While religious groups are primarily responsible for denying space for pluralistic thinking and limiting the scope for democratic development, some newspapers in Pakistan are themselves involved in promoting intolerance in society. In Pakistan, there is a peculiar dichotomy in the press and, consequently, in the values they support. The English-language press, by and large, is known for its consistent support for the rights of women, minorities and other disadvantaged sections of society, as well as for peace with India. The Urdu-language newspapers, read by far more Pakistanis, look upon these issues as contrary to the country’s interests and Islamic values. They have assumed for themselves the role of super-patriots and keepers of the ‘ideology’ of Pakistan. The vernacular press also plays a dangerous role in stirring up emotions against India, which often results in persecution of non-Muslims who comprise a very small minority in Pakistan.
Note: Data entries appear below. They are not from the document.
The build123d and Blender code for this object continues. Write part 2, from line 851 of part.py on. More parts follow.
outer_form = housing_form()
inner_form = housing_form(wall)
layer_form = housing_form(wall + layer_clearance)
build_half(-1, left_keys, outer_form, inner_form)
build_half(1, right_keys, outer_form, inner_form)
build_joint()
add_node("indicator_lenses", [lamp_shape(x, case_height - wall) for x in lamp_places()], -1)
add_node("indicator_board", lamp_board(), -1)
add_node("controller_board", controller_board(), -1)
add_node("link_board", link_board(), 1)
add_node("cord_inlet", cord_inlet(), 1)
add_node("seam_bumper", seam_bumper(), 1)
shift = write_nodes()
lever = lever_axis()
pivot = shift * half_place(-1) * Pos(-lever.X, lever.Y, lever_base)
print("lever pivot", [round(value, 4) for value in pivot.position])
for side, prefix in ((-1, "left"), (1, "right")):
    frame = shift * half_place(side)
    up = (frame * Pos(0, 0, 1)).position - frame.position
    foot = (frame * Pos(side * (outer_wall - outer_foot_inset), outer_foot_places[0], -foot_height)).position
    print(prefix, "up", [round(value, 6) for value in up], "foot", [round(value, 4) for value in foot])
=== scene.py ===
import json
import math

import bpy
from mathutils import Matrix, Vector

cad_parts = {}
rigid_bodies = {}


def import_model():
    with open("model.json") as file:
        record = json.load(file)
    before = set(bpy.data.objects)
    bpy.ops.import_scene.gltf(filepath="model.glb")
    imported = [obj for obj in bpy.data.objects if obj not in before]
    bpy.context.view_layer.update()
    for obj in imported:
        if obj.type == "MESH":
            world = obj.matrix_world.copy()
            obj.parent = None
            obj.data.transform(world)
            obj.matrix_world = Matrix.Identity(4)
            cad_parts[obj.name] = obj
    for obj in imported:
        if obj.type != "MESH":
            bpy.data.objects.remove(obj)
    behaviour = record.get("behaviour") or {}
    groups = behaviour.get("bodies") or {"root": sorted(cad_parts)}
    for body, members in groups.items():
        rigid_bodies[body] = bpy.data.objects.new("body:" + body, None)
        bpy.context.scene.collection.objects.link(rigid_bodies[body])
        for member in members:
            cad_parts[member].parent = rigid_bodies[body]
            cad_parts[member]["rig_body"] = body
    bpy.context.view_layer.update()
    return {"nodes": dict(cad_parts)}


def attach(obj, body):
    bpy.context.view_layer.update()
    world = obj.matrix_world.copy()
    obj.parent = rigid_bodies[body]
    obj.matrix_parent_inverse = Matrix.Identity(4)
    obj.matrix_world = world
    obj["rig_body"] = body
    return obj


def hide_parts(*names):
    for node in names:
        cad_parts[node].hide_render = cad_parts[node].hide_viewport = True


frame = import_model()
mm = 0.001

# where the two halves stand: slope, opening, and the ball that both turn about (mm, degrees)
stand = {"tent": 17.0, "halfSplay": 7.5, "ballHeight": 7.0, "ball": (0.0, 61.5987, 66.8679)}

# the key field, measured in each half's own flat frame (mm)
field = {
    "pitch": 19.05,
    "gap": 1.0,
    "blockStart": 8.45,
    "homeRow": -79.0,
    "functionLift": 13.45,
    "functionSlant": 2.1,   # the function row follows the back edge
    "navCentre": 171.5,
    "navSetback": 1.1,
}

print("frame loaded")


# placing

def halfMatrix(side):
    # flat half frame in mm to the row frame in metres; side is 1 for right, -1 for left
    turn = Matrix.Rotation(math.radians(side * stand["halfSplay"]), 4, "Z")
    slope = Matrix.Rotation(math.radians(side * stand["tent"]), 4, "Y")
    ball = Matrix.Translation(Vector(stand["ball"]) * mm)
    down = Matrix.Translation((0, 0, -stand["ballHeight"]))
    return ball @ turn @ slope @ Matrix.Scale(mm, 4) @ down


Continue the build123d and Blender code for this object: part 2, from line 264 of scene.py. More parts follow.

The other section of the press in Pakistan whose editorial content remains unchecked is the jihadi press. In spite of Pakistan’s ostensible crackdown on Islamic militants, the publications of these groups continue to be circulated, even though they contain highly inflammatory material such as calling upon Muslims to kill westerners, particularly Americans. They also call upon young men to take up jihad.
Today, the forces of extremism are a major threat to the fragile state of freedom of the press in Pakistan. The country urgently needs democratisation and adoption of secular, liberal values as elements of state policy to effectively check the dangerous trend.